Predicting Fatigue Crack Growth Behavior of Coalesced Cracks Using the Global-Local Superimposed Technique

Abstract

The S-version Finite Element Method (FEM) is known as a global-local superimposed approach that consists of two separate meshes referred to as global and local cracks. The relationship between the energy release rate and the Stress Intensity Factor (SIF) is evaluated to characterize the growth behavior of the fatigue cracks. The SIF is determined using the Virtual Crack Closure Method (VCCM). The cracks propagated in the direction of the loading before coalescing into a single crack. Each crack begins with a length of 10mm and a depth of 3mm.

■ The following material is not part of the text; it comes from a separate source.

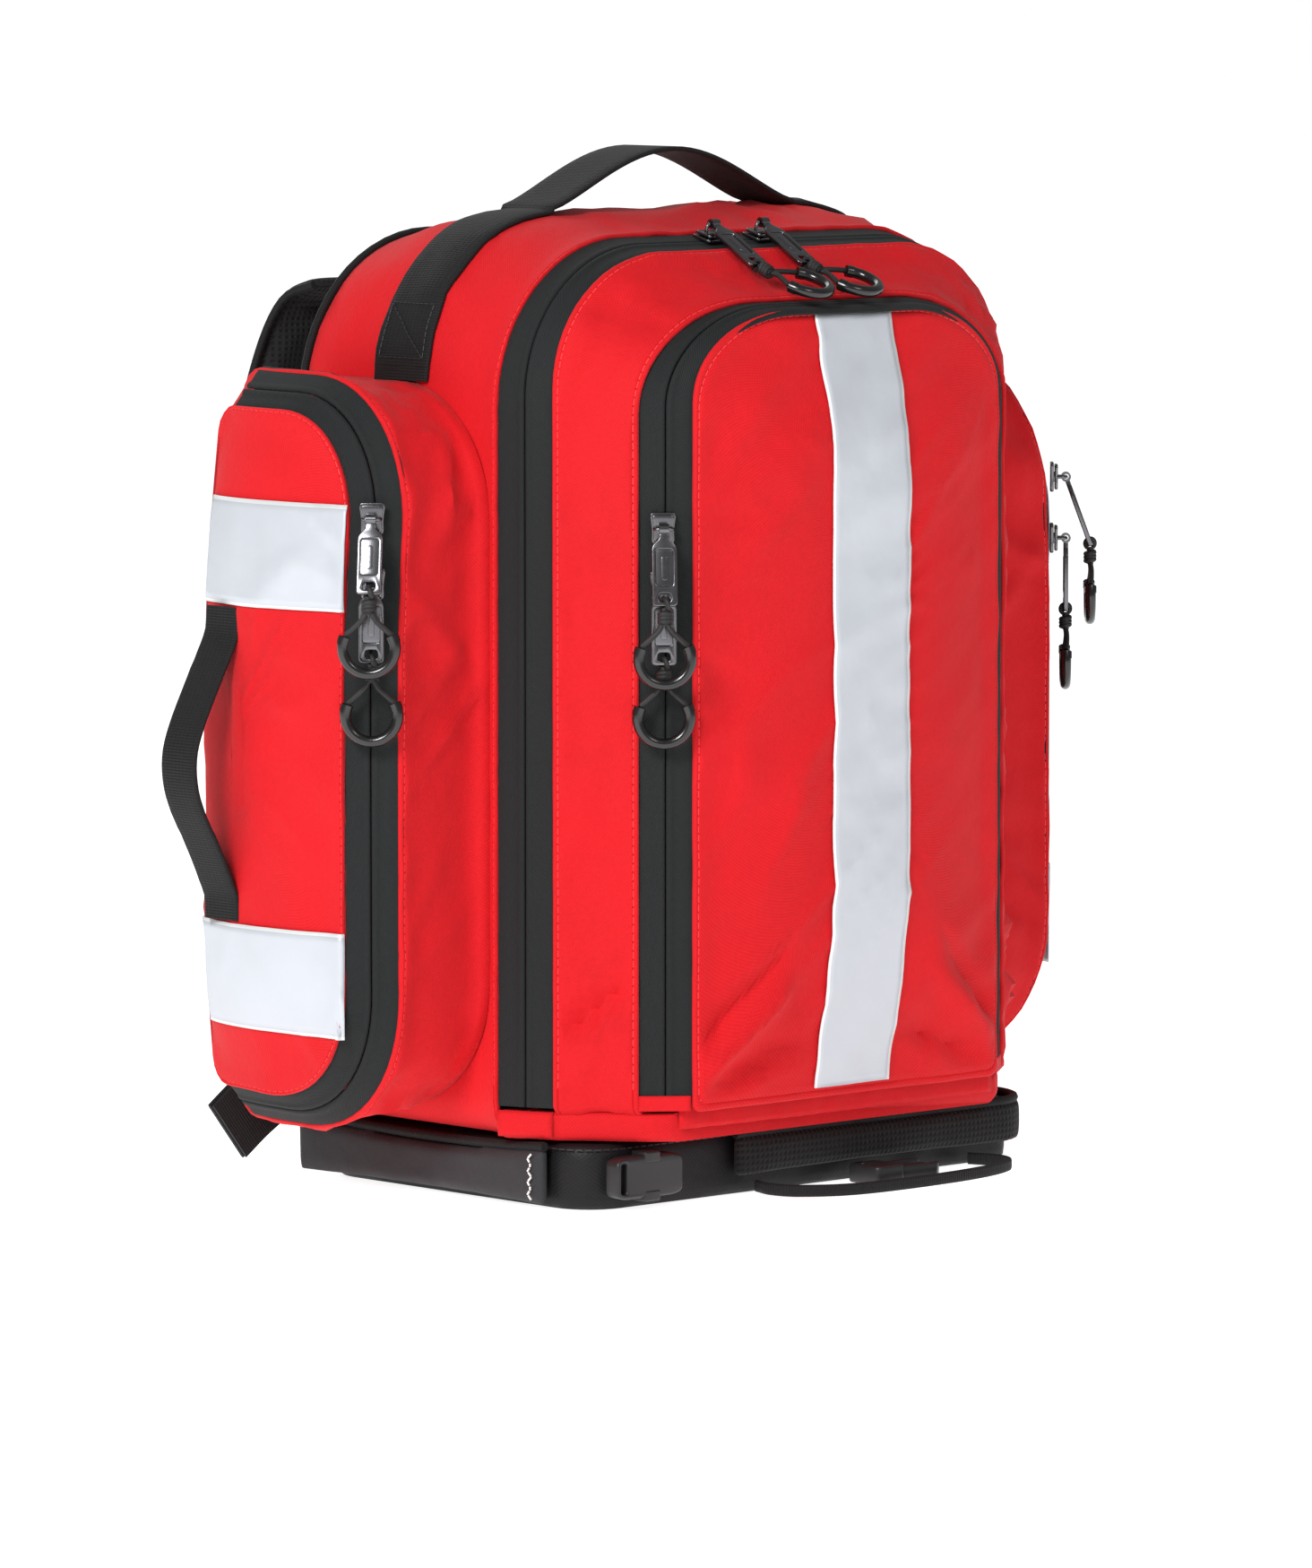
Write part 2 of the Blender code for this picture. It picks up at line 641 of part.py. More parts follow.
def side_seat(first, second, side, height):
    """Seat on the straight side of a zip whose tape runs between two sections."""
    middle = between(first, second, 0.5)
    grow = TRIM_GAP + TAPE_THICKNESS
    run, depth = first.half - second.half, second.y - first.y
    point = Vector((side * (middle.half + grow), middle.y, height))
    normal = Vector((side * -depth, -run, 0))
    return Seat(point, Vector((0, 0, 1)), normal)


def top_seat(first, second, x):
    middle = between(first, second, 0.5)
    grow = TRIM_GAP + TAPE_THICKNESS
    drop, depth = first.high - second.high, second.y - first.y
    point = Vector((x, middle.y, middle.high + grow))
    normal = Vector((0, -drop, -depth))
    return Seat(point, Vector((0, 1, 0)), normal)


def pocket_seat(side, height):
    inner, outer = pocket_sections()[-1], door_sections()[0]
    middle = between(inner, outer, 0.5)
    grow = TRIM_GAP + TAPE_THICKNESS
    run, depth = outer.x - inner.x, outer.front - inner.front
    point = Vector((side * middle.x, middle.front - grow, height))
    normal = Vector((side * depth, -run, 0))
    return Seat(point, Vector((0, 0, 1)), normal)


def build_puller_set(label, seat, on_top, lean, hang, skew):
    """One slider with its puller and cord pull. Angles in degrees, outwards positive."""
    frame = frame_of(seat)
    sizes = (SLIDER_LENGTH, SLIDER_WIDTH) if on_top else (SLIDER_WIDTH, SLIDER_LENGTH)
    slider = slider_mesh(*sizes)
    add_object(f"{label}_slider", slider, METAL, frame)
    pivot = frame @ Matrix.Translation((0, 0, BAIL_AXIS))
    puller_frame = pivot @ Matrix.Rotation(math.radians(-lean), 4, "X")
    add_object(f"{label}_puller", puller_mesh(), METAL, puller_frame)
    lower_bar = puller_frame @ Vector((0, -PULLER_REACH, 0))
    turn = frame.to_3x3() @ Matrix.Rotation(math.radians(-hang), 3, "X")
    pull_frame = Matrix.Translation(lower_bar) @ turn.to_4x4()
    add_object(f"{label}_pull", pull_mesh(skew), CORD, pull_frame)


def build_sliders():
    main = rear_sections()[-1], main_tape_front_section()
    front = front_tape_sections(BODY_LOW, LOW_CORNER)
    build_puller_set("main_left", top_seat(*main, -0.033), True, -17, -8, 38)
    build_puller_set("main_right", top_seat(*main, 0.000), True, -17, -8, 38)
    build_puller_set("front_upper", side_seat(*front, -1, BODY_CREST - 0.147), False, 12, 0, 0)
    build_puller_set("front_lower", side_seat(*front, -1, BODY_CREST - 0.175), False, 0, 0, 0)
    for side, label in ((-1, "left"), (1, "right")):
        build_puller_set(f"{label}_upper", pocket_seat(side, POCKET_HIGH - 0.064), False, 20, 0, 0)
        build_puller_set(f"{label}_lower", pocket_seat(side, POCKET_HIGH - 0.095), False, 0, 0, 0)


# ---- handle, base, back and harness --------------------------------------------------
def build_carry_handle():
    """Webbing sewn up both sides and over the shoulders of the pack, with a free arch."""
    crest = rear_sections()[4]
    lift = TRIM_GAP + WEBBING_THICK / 2
    path = [p for p in arch(crest, HANDLE_END, lift) if p[0] < -HANDLE_FREE]
    seat = crest.high + lift
    path.append((-HANDLE_FREE, seat))
    steps = 8
    for step in range(1, steps + 1):
        share = step / steps
        rise = math.sin(share * math.pi / 2) ** 1.25
        path.append((-HANDLE_FREE * (1 - share), seat + (HANDLE_PEAK - WEBBING_THICK - seat) * rise))
    path += [(-x, z) for x, z in reversed(path[:-1])]
    points = [(x, HANDLE_Y, z) for x, z in path]
    add_object("carry_handle", ribbon("carry_handle", points, (0, 1, 0), HANDLE_WIDTH, WEBBING_THICK), WEBBING)


def plan_ring(half, front, back, corner, z):
    """A rounded rectangle lying flat at height z."""
    path = arc((half - corner, back - corner), (corner, corner), 0, 90, 4)
    path += arc((-half + corner, back - corner), (corner, corner), 90, 180, 4)
    path += arc((-half + corner, front + corner), (corner, corner), 180, 270, 4)
    path += arc((half - corner, front + corner), (corner, corner), 270, 360, 4)
    return [(x, y, z) for x, y in path]


def build_base():
    edge = 0.004
    levels = ((0.0, edge), (edge, 0.0), (BASE_HEIGHT - edge, 0.0), (BASE_HEIGHT, edge))
    rings = []
    for height, inset in levels:
        rings.append(plan_ring(BASE_HALF_WIDTH - inset, BASE_FRONT + inset, BASE_BACK - inset,
                               BASE_CORNER - inset, height))
    add_object("base_boot", loft("base_boot", rings), BOOT)


def upright_ring(half, low, high, corner, y):
    path = arc((half - corner, high - corner), (corner, corner), 0, 90, 4)
    path += arc((-half + corner, high - corner), (corner, corner), 90, 180, 4)
    path += arc((-half + corner, low + corner), (corner, corner), 180, 270, 4)
    path += arc((half - corner, low + corner), (corner, corner), 270, 360, 4)
    return [(x, y, z) for x, z in path]


def build_back():
    """Stiffening sheet against the main compartment, and the padded panel over it."""
    sheet_front = BODY_BACK + GAP
    sheet = [upright_ring(SHEET_HALF_WIDTH, 0.060, BODY_CREST - 0.050, 0.040, y)
             for y in (sheet_front, sheet_front + SHEET_THICK)]
    add_object("frame_sheet", loft("frame_sheet", sheet), BOARD)
    pad_front = sheet_front + SHEET_THICK + GAP
    edge = 0.006
    levels = ((pad_front, edge / 2), (pad_front + edge / 2, 0.0), (pad_front + PAD_THICK - edge, 0.0),
              (pad_front + PAD_THICK, edge))
    pad = [upright_ring(PAD_HALF_WIDTH - inset, 0.045 + inset, BODY_CREST - 0.040 - inset, 0.050 - inset, y)
           for y, inset in levels]
    add_object("back_panel", loft("back_panel", pad), MESH)


STRAP_TOP = (0.088, 0.130, 0.432)
STRAP_STATIONS = (
    (0.088, 0.1335, 0.436, 1.0, 0.8), (0.094, 0.150, 0.428, 1.0, 1.0), (0.101, 0.161, 0.400, 1.0, 1.0),
    (0.110, 0.168, 0.350, 1.0, 1.0), (0.118, 0.170, 0.290, 1.0, 1.0), (0.124, 0.167, 0.230, 1.0, 1.0),
    (0.129, 0.160, 0.175, 0.9, 0.9), (0.132, 0.154, 0.140, 0.62, 0.7), (0.133, 0.151, 0.128, 0.0, 0.0),
    (0.138, 0.145, 0.095, 0.0, 0.0), (0.144, 0.138, 0.060, 0.0, 0.0), (0.148, 0.134, 0.040, 0.0, 0.0),
)


def strap_ring(station, tangent, side):
    """One cross-section of a shoulder strap, from padded to plain webbing."""
    x, y, z, padded, thick = station
    width = STRAP_WEB_WIDTH + (STRAP_WIDTH - STRAP_WEB_WIDTH) * padded
    depth = WEBBING_THICK + (STRAP_THICK - WEBBING_THICK) * thick
    across = Vector((1, 0, 0))
    lift = tangent.cross(across).normalized() * depth / 2
    point = Vector((x, y, z))
    corners = []
    for a, b in ((-1, -0.4), (-0.8, -1), (0.8, -1), (1, -0.4), (1, 0.4), (0.8, 1), (-0.8, 1), (-1, 0.4)):
        corner = point + across * (a * width / 2) + lift * b
        corners.append((side * corner.x, corner.y, corner.z))
    return corners


def build_shoulder_straps():
    for side, label in ((-1, "left"), (1, "right")):
        rings = []
        last = len(STRAP_STATIONS) - 1
        for i, station in enumerate(STRAP_STATIONS):
            before = Vector(STRAP_STATIONS[max(i - 1, 0)][:3])
            after = Vector(STRAP_STATIONS[min(i + 1, last)][:3])
            rings.append(strap_ring(station, (after - before).normalized(), side))
        name = f"shoulder_strap_{label}"
        pivot = (side * STRAP_TOP[0], STRAP_TOP[1], STRAP_TOP[2])
        move_origin(add_object(name, loft(name, rings), MESH), pivot)
        build_ladder_lock(side, label, pivot)


def build_ladder_lock(side, label, pivot):
    """Adjuster frame round the strap's webbing."""
    upper, lower = Vector(STRAP_STATIONS[9][:3]), Vector(STRAP_STATIONS[10][:3])
    middle, along = (upper + lower) / 2, (upper - lower).normalized()
    across = Vector((1, 0, 0))
    normal = along.cross(across).normalized()
    across = along.cross(normal)
    turn = Matrix((across, along, normal)).transposed().to_4x4()
    frame = Matrix.Translation(middle) @ turn
    window = STRAP_WEB_WIDTH / 2 + 0.0045, WEBBING_THICK / 2 + GAP
    outer = window[0] + 0.004, window[1] + 0.0026
    length = 0.026
    body = box_mesh("body", (-outer[0], -length / 2, -outer[1]), (outer[0], length / 2, outer[1]))
    hole = box_mesh("hole", (-window[0], -length, -window[1]), (window[0], length, window[1]))
    mesh = combine("lock", body, hole, "DIFFERENCE")
    mesh.transform(frame)
    if side < 0:
        mesh = mirrored(mesh, "lock")
    move_origin(add_object(f"ladder_lock_{label}", mesh, ACETAL), pivot)


WING_PIVOT = (0.1535, 0.105, 0.016)


def wall_along(name, path, half_thick, low, high):
    """An upright band of constant thickness along a plan path."""
    points = [Vector((x, y, 0)) for x, y in path]
    rings = []
    for i, point in enumerate(points):
        tangent = (points[min(i + 1, len(points) - 1)] - points[max(i - 1, 0)]).normalized()
        side = Vector((-tangent.y, tangent.x, 0)) * half_thick
        near, far = point - side, point + side
        rings.append([(near.x, near.y, low), (far.x, far.y, low), (far.x, far.y, high), (near.x, near.y, high)])
    return loft(name, rings)


def build_hip_belt():
    """Two padded wings folded round the base, the belt's webbing loop and the buckle's halves."""
    line = BASE_HALF_WIDTH + GAP + WING_THICK / 2
    front = BASE_FRONT - GAP - WING_THICK / 2
    corner = BASE_CORNER + GAP + WING_THICK / 2
    left_path = [(-line, WING_PIVOT[1]), (-line, 0.04), (-line, -0.02), (-line, front + corner)]
    left = wall_along("wing", left_path, WING_THICK / 2, LEFT_WING_LOW, WING_TOP)
    bend = arc((line - corner, front + corner), (corner, corner), 0, -90, 5)
    right_path = [(line, WING_PIVOT[1]), (line, 0.0), *bend, (0.05, front), (RIGHT_WING_END, front)]
    right = wall_along("wing", right_path, WING_THICK / 2, RIGHT_WING_LOW, WING_TOP)
    loop_start = front - WING_THICK / 2 + 0.004
    loop = [
        (0.104, loop_start), (0.110, front - 0.018), (0.100, front - 0.032), (0.070, front - 0.041),
        (0.025, front - 0.044), (-0.015, front - 0.041), (-0.038, front - 0.028), (-0.044, front - 0.014),
        (-0.041, loop_start),
    ]
    web_low = 0.0012
    web = wall_along("web", loop, BELT_LOOP_THICK / 2, web_low, web_low + BELT_LOOP_HEIGHT)
    male = buckle_half("male", (0.010, front - 0.034, web_low), (0.056, front - 0.010, 0.013))
    female_front = front - 0.007
    female = buckle_half("female", (-0.138, female_front, 0.006), (-0.094, BASE_FRONT - GAP, 0.027))
    pieces = (
        ("hip_wing_left", left, BELT, -1), ("hip_wing_right", right, BELT, 1),
        ("waist_webbing", web, WEBBING, 1), ("waist_buckle_male", male, ACETAL, 1),
        ("waist_buckle_female", female, ACETAL, -1),
    )
    for name, mesh, finish, side in pieces:
        item = add_object(name, mesh, finish)
        move_origin(item, (side * WING_PIVOT[0], WING_PIVOT[1], WING_PIVOT[2]))


def buckle_half(name, low, high):
    """A block with bevelled long edges."""
    shape = bmesh.new()
    shape.from_mesh(box_mesh(name, low, high))
    edges = [e for e in shape.edges if abs(e.verts[0].co.x - e.verts[1].co.x) > 0.001]
    bmesh.ops.bevel(shape, geom=edges, offset=0.0025, segments=1, profile=0.5, affect="EDGES", material=-1)
    return as_mesh(name, shape)


def main():
    clear_scene()
    build_rear_shell()
    build_bottom_fold()
    build_main_lid()
    build_front_flap()
    build_front_stripe()
    build_front_zips()
    build_side_pockets()
    build_sliders()
    build_carry_handle()
    build_base()
    build_back()
    build_shoulder_straps()
    build_hip_belt()


main()
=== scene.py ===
"""Trauma backpack in red nylon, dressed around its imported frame.

Metres, +Z up, front towards -Y. "Left" and "right" are as seen from the front.
"""

import logging
import math
from dataclasses import dataclass, fields, replace
from enum import Enum
from typing import Callable, Iterable, Optional, Sequence

import bmesh
import bpy
import numpy as np
from mathutils import Matrix, Vector, noise
from mathutils.bvhtree import BVHTree


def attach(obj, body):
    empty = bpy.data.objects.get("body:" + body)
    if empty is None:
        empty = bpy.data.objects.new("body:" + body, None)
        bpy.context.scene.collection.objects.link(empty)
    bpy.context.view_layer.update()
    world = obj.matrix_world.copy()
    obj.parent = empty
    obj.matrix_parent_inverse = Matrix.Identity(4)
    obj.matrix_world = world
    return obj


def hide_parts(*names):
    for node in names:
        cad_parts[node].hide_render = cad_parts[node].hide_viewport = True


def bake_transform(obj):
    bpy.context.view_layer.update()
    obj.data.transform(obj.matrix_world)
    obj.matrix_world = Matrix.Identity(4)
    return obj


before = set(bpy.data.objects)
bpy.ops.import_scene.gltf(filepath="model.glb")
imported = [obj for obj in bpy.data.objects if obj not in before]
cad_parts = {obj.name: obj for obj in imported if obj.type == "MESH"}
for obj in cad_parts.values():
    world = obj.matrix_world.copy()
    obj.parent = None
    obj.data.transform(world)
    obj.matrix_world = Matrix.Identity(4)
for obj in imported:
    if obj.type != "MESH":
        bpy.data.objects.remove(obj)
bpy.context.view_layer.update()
LOG = logging.getLogger("backpack")

Colour = tuple[float, float, float]
Spot = tuple[float, float]              # a point of a flat outline
Place = tuple[float, float, float]      # a point in metres
Piece = bpy.types.Object
Shape = bmesh.types.BMesh
SIDES = ((-1, "left"), (1, "right"))
FABRIC_WALL = 0.0024                    # main fabric with its lining and padding
STRIP_WALL = 0.0012                     # a single strip of the main fabric
TAPE_WALL = 0.0006                      # reflective tape
TAPE_WIDTH = 0.0508                     # two inch reflective tape
WEB_WALL = 0.0024                       # webbing
GRAB_WIDTH = 0.025                      # one inch webbing
STITCH_ROW = 5                          # the row of a panel that lies in its stitched groove
STITCH_LOW = 0.0520                     # no stitch shows below this height
WELD = 1e-6                             # points closer than this are one point


# ---- finishes ------------------------------------------------------------------------
class Cloth(Enum):
    """How a fabric's threads run."""

    PLAIN = "plain"
    TWILL = "twill"
    RIB = "rib"
    SPACER = "spacer"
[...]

After the crack coalesces, the diameter of the surface crack before it breaks is 28mm, whereas the depth of the crack is 5.3mm. The V-shaped surface crack forms quickly after coalescence occurs and continues to propagate into a massive semi-elliptical surface crack before finally breaking. The result was validated and compared between S-version FEM and the analytical solution. The behavior of the fatigue crack growth shows a good agreement between both methods with small errors. The result indicates that the Root Mean Square Error (RMSE) values before coalescing are 0.1496 with 0.6, and after coalescing is 0.4, the RMSE value is 0.1665. Therefore, it can be stated that the S-version FEM approach can predict the growth of fatigue cracks.